Cour d'appel Liège, 24/06/2004, R.D.C.-T.B.H., 2005/7, p. 775-776

Cour d'appel de Liège 24 juin 2004

DROIT JUDICIAIRE
Exécution provisoire - Balance des intérêts en présence - Interdiction de vendre des biens considérés comme des contrefaçons et ordre de les détruire
Lors de l'exécution provisoire d'un jugement contre lequel il y a un pourvoi en appel, il faut tenir compte des intérêts des deux parties durant le pourvoi. En en tenant compte, l'exécution provisoire du jugement qui (1) imposait à une des parties l'interdiction d'importer, de détenir, de transporter, de distribuer ou d'offrir à la vente certains biens (considérés comme des contrefaçons), (2) ordonnait la destruction des biens concernés et (3) ordonnait à cette partie de donner communication de ses clients, n'est accordée seulement pour ce qui concerne l'interdiction d'importation et de vente et moyennant une caution à constituer par l'autre partie.
GERECHTELIJK RECHT
Voorlopige tenuitvoerlegging - Afweging van de belangen van de partijen - Verbod tot verhandeling van als namaak aangemerkte goederen en bevel tot vernietiging ervan
Bij de voorlopige tenuitvoerlegging van een vonnis, waartegen hoger beroep werd ingesteld, dient rekening gehouden met de belangen van de beide partijen tijdens het hoger beroep.
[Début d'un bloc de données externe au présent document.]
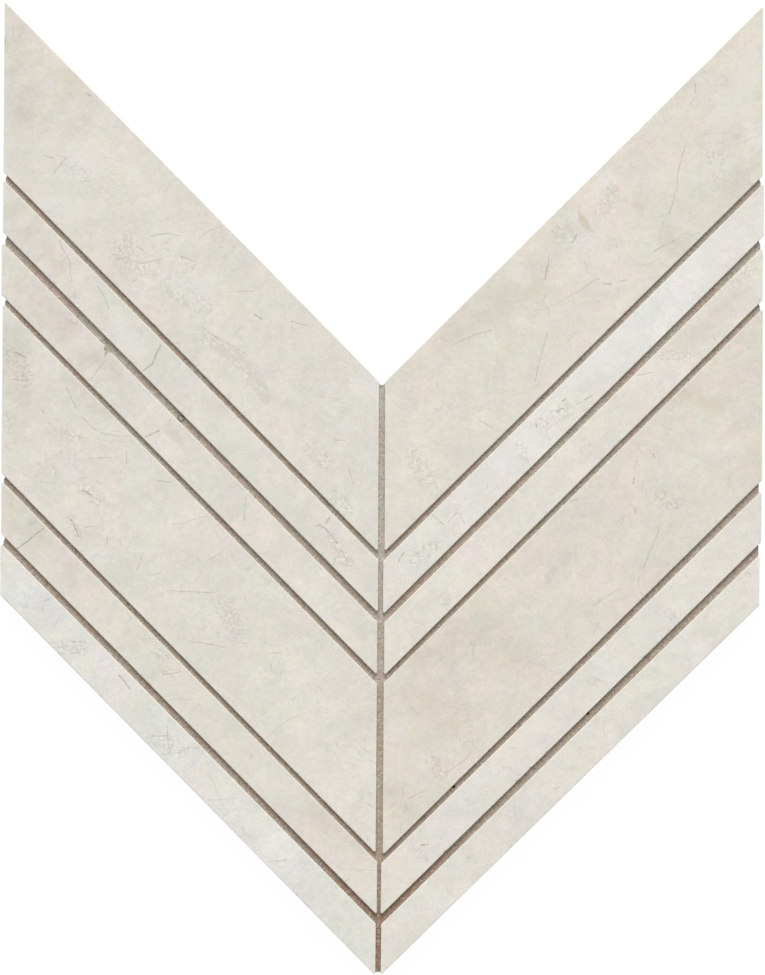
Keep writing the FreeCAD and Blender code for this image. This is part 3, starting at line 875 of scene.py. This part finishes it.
def add_marks(graph, point, colour, marks, base):
    """The areas and lines that were seen on the strip, laid over its colour."""
    patchy = graph.ramp(graph.noise(point, 3.5, 3, 0.6), 0.4, 0.54, 0.25, 1.0)
    mottled = graph.ramp(graph.noise(point, 8, 4, 0.6), 0.36, 0.6, 0.35, 1.0)
    cloudy = graph.bend(point, 9, 4)
    for kind, tint in TINTS.items():
        if kind in marks:
            share = graph.math("MULTIPLY", graph.within(cloudy, marks[kind], -0.1), mottled)
            colour = graph.mix(share, colour, graph.mix(1.0, colour, (*tint, 1), "MULTIPLY"))
    for kind, (strength, tint) in AREAS.items():
        if kind in marks:
            share = graph.math("MULTIPLY", graph.within(cloudy, marks[kind]), patchy)
            colour = graph.mix(graph.math("MULTIPLY", share, strength), colour, tinted(base, *tint))
    wavy = graph.bend(graph.bend(point, 6, 0.4), 1.8, 0.22)
    for kind, (strength, tint) in SPOTS.items():
        for width, route in marks.get(kind, []):
            spot = graph.ramp(graph.away_from(wavy, [route]), width / 2, width / 2 - 0.3)
            colour = graph.mix(graph.math("MULTIPLY", spot, strength), colour, tinted(base, *tint))
    broken = graph.ramp(graph.noise(point, 1.8, 2), 0.36, 0.5, 0.45, 1.0)
    for kind, (width, strength, tint) in LINES.items():
        if kind in marks:
            line = graph.ramp(graph.away_from(wavy, marks[kind]), width / 2, 0.0)
            share = graph.math("MULTIPLY", graph.math("MULTIPLY", line, broken), strength)
            colour = graph.mix(share, colour, tinted(base, *tint))
    return colour


def marble(node, index):
    """Honed pale marble with a painted highlight along its eased edge, and sawn sides and back."""
    material, graph = new_material(f"marble_{node}")
    tone, pale, lines = TONES[node]
    base = srgb(*tone)
    sheet = place_in_mm(graph)
    block = graph.vector("ADD", sheet, (index * 211.0, index * -97.0, index * 53.0))
    flat = graph.vector("MULTIPLY", sheet, (1, 1, 0))
    marks = MARKS[node]
    crowded = graph.within(flat, marks.get("scribbles", []))
    colour, grain = marble_ground(graph, block, tone, pale, lines, crowded)
    colour = add_marks(graph, flat, colour, marks, base)

    up = facing(graph)[2]
    # Painted highlight: the eased edge band is painted lighter than the face, on every side alike.
    edge_highlight = graph.math("MULTIPLY", graph.ramp(up, 0.15, 0.6), graph.ramp(up, 0.985, 0.9))
    colour = graph.mix(graph.math("MULTIPLY", edge_highlight, 0.9), colour, tinted(base, 1.16, 1.155, 1.10))
    cut = graph.ramp(up, 0.3, 0.05)
    stretched = graph.vector("MULTIPLY", block, (0.08, 0.08, 3.0))
    streaks = graph.ramp(graph.noise(stretched, 1.0, 2), 0.35, 0.65, 0.9, 0.97)
    sawn = graph.mix(1.0, colour, streaks, "MULTIPLY")
    colour = graph.mix(cut, colour, sawn)
    if node == CHIPPED:
        smeared = graph.math("MULTIPLY", graph.within(flat, [CHIP_SMEAR]), graph.ramp(up, 0.995, 0.97))
        colour = graph.mix(smeared, colour, srgb(170, 160, 145))

    wear = graph.ramp(graph.noise(block, 5, 3), 0.3, 0.7, 0.30, 0.40)
    roughness = graph.add("ShaderNodeMix", {0: cut, 2: wear, 3: 0.8}, data_type="FLOAT").outputs[0]
    relief = graph.math("MULTIPLY_ADD", graph.math("MULTIPLY", streaks, cut), 6.0, grain)
    bump = graph.add("ShaderNodeBump", {"Strength": 0.25, "Distance": 0.05 * MM, "Height": relief})
    surface = graph.add("ShaderNodeBsdfPrincipled", {
        "Base Color": colour, "Roughness": roughness, "Normal": bump.outputs[0], "IOR": 1.49})
    graph.add("ShaderNodeOutputMaterial", {"Surface": surface.outputs[0]})
    return material


def sanded_grout():
    """Sandy grout that drifts between olive grey and pinkish brown, browner towards the sheet's point, with
    painted shade in the sloping joints, in the pinholes and on the lump's flanks.
    """
    material, graph = new_material("grout_sand")
    point = place_in_mm(graph)
    stretch = graph.ramp(graph.noise(point, 16, 2), 0.4, 0.6)
    colour = graph.mix(stretch, srgb(182, 175, 161), srgb(186, 168, 154))
    down = graph.add("ShaderNodeSeparateXYZ", {0: point}).outputs[1]
    colour = graph.mix(graph.math("MULTIPLY", graph.ramp(down, 40, -90), 0.75), colour, srgb(175, 158, 141))
    colour = graph.mix(graph.math("MULTIPLY", graph.ramp(down, -115, -183), 0.9), colour, srgb(149, 121, 101))

    sand = graph.add("ShaderNodeTexVoronoi", {"Vector": point, "Scale": 1 / 0.55, "Randomness": 1.0})
    shade = graph.add("ShaderNodeSeparateXYZ", {0: sand.outputs["Color"]}).outputs[0]
    dark = graph.ramp(shade, 0.22, 0.05)
    light = graph.ramp(shade, 0.8, 0.97)
    colour = graph.mix(graph.math("MULTIPLY", dark, 0.45), colour, srgb(112, 100, 86))
    colour = graph.mix(graph.math("MULTIPLY", light, 0.45), colour, srgb(222, 214, 200))
    mottle = graph.ramp(graph.noise(point, 1.8, 3), 0.3, 0.7, 0.93, 1.06)
    # Painted shade: the sloping joints, which cross the light, and the point of the centre joint are darkened to
    # 0.89, while the top of the centre joint is tinted cooler.
    aside = graph.math("ABSOLUTE", graph.add("ShaderNodeSeparateXYZ", {0: point}).outputs[0])
    cool = graph.mix(graph.ramp(down, -85, -70), (1, 1, 1, 1), (1.02, 1.08, 1.135, 1))
    painted_joint_shade = (0.89, 0.89, 0.89, 1)
    cool = graph.mix(graph.ramp(down, -175, -162), painted_joint_shade, cool)
    colour = graph.mix(1.0, colour, graph.mix(graph.ramp(aside, 5.0, 2.0), painted_joint_shade, cool), "MULTIPLY")
    colour = graph.mix(1.0, colour, mottle, "MULTIPLY")

    # Painted shade: a dark ring on the flanks of the grout lump.
    lump = graph.vector("DISTANCE", point, (GROUT_LUMP[0], GROUT_LUMP[1], 9.0))
    lump_flank_shade = graph.math("MULTIPLY", graph.ramp(lump, 0.7, 1.2), graph.ramp(lump, 1.9, 1.3))
    colour = graph.mix(graph.math("MULTIPLY", lump_flank_shade, 0.8), colour, srgb(96, 86, 72))

    # Painted shade: the pinholes are painted near black inside.
    flat = graph.vector("MULTIPLY", point, (1, 1, 0))
    hole = graph.ramp(graph.away_from(flat, [[place] for place in PINHOLES]), 0.75, 0.45)
    colour = graph.mix(hole, colour, srgb(52, 40, 30))

    relief = graph.math("SUBTRACT", graph.noise(point, 0.35, 3), sand.outputs["Distance"])
    bump = graph.add("ShaderNodeBump", {"Strength": 0.8, "Distance": 0.12 * MM, "Height": relief})
    surface = graph.add("ShaderNodeBsdfPrincipled", {
        "Base Color": colour, "Roughness": 0.92, "Normal": bump.outputs[0]})
    graph.add("ShaderNodeOutputMaterial", {"Surface": surface.outputs[0]})
    return material


def glass_yarn():
    """White glass yarn with a resin coating and fine filaments."""
    material, graph = new_material("glass_yarn")
    point = place_in_mm(graph)
    filaments = graph.ramp(graph.noise(point, 0.12, 2), 0.3, 0.7)
    stain = graph.ramp(graph.noise(point, 14, 3), 0.35, 0.7)
    colour = graph.mix(filaments, srgb(216, 217, 212), srgb(240, 240, 236))
    colour = graph.mix(graph.math("MULTIPLY", stain, 0.4), colour, srgb(222, 214, 196))
    bump = graph.add("ShaderNodeBump", {"Strength": 0.5, "Distance": 0.04 * MM, "Height": filaments})
    surface = graph.add("ShaderNodeBsdfPrincipled", {
        "Base Color": colour, "Roughness": 0.42, "Normal": bump.outputs[0]})
    graph.add("ShaderNodeOutputMaterial", {"Surface": surface.outputs[0]})
    return material


def seen_directly(graph):
    """1 for rays that show the surroundings: from the camera, in gloss and through glass."""
    path = graph.add("ShaderNodeLightPath", {}).outputs
    either = graph.math("MAXIMUM", path["Is Camera Ray"], path["Is Glossy Ray"])
    return graph.math("MAXIMUM", either, path["Is Transmission Ray"])


def make_floor():
    """Plain white floor, which keeps a soft shadow of the sheet."""
    material, graph = new_material("floor")
    diffuse = graph.add("ShaderNodeBsdfDiffuse", {"Color": (0.9, 0.9, 0.9, 1)})
    glow = graph.add("ShaderNodeEmission", {"Color": (1, 1, 1, 1), "Strength": 1.02})
    share = graph.math("MULTIPLY", seen_directly(graph), 0.95)
    mixed = graph.add("ShaderNodeMixShader", {0: share, 1: diffuse.outputs[0], 2: glow.outputs[0]})
    graph.add("ShaderNodeOutputMaterial", {"Surface": mixed.outputs[0]})
    half = 3.0
    mesh = bpy.data.meshes.new("floor")
    mesh.from_pydata([(-half, -half, 0), (half, -half, 0), (half, half, 0), (-half, half, 0)], [], [(0, 1, 2, 3)])
    mesh.materials.append(material)
    floor = bpy.data.objects.new("floor", mesh)
    bpy.context.scene.collection.objects.link(floor)


def make_world():
    """Even white surroundings: white where they are seen, and a soft fill as light."""
    world = bpy.data.worlds.new("studio")
    world.use_nodes = True
    graph = Graph(world.node_tree)
    white = (1, 1, 1, 1)
    light = graph.add("ShaderNodeBackground", {"Color": white, "Strength": FILL_LEVEL})
    seen = graph.add("ShaderNodeBackground", {"Color": white, "Strength": 1.0})
    mixed = graph.add("ShaderNodeMixShader", {0: seen_directly(graph), 1: light.outputs[0], 2: seen.outputs[0]})
    graph.add("ShaderNodeOutputWorld", {"Surface": mixed.outputs[0]})
    bpy.context.scene.world = world


def make_key_light():
    """Broad soft light from above the open end of the Vs."""
    light = bpy.data.lights.new("key", "SUN")
    light.energy = KEY_LEVEL * math.pi / math.sin(KEY_HEIGHT)
    light.angle = KEY_SPREAD
    lamp = bpy.data.objects.new("key", light)
    lamp.rotation_euler = (KEY_HEIGHT - math.pi / 2, 0, 0)
    bpy.context.scene.collection.objects.link(lamp)


def make_camera():
    """Camera that looks straight down at the polished face, as the photograph does."""
    camera = bpy.data.cameras.new("camera")
    camera.lens = LENS
    camera.sensor_width = SENSOR
    camera.clip_start = 0.05
    camera.clip_end = 20
    view = bpy.data.objects.new("camera", camera)
    distance = LENS / SENSOR * IMAGE_HEIGHT * MM_PER_PIXEL * MM
    view.location = (*VIEW_MIDDLE, cad_box[1].z + distance)
    view.rotation_euler = (0, 0, ROLL)
    bpy.context.scene.collection.objects.link(view)
    bpy.context.scene.camera = view


def main():
    strips = sorted(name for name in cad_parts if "stone" in name)
    for index, node in enumerate(strips):
        make_strip(node, index + 1, marble(node, index))
    make_grout(sanded_grout())
    make_net(glass_yarn())
    make_floor()
    make_world()
    make_key_light()
    make_camera()
    bpy.context.scene.view_settings.view_transform = "Standard"


main()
Daarmee rekening houdend wordt de voorlopige tenuitvoerlegging van het vonnis waarbij (1) aan een der partijen verbod werd opgelegd bepaalde (als namaak aangemerkte) goederen in te voeren, onder zich te houden, te vervoeren, te verdelen of te koop aan te bieden, (2) de vernietiging van de bedoelde goederen werd bevolen en (3) aan die partij bevel werd gegeven opgave van haar afnemers te doen enkel toegestaan voor wat het verbod tot invoer en verkoop betreft en mits door de wederpartij te stellen borg.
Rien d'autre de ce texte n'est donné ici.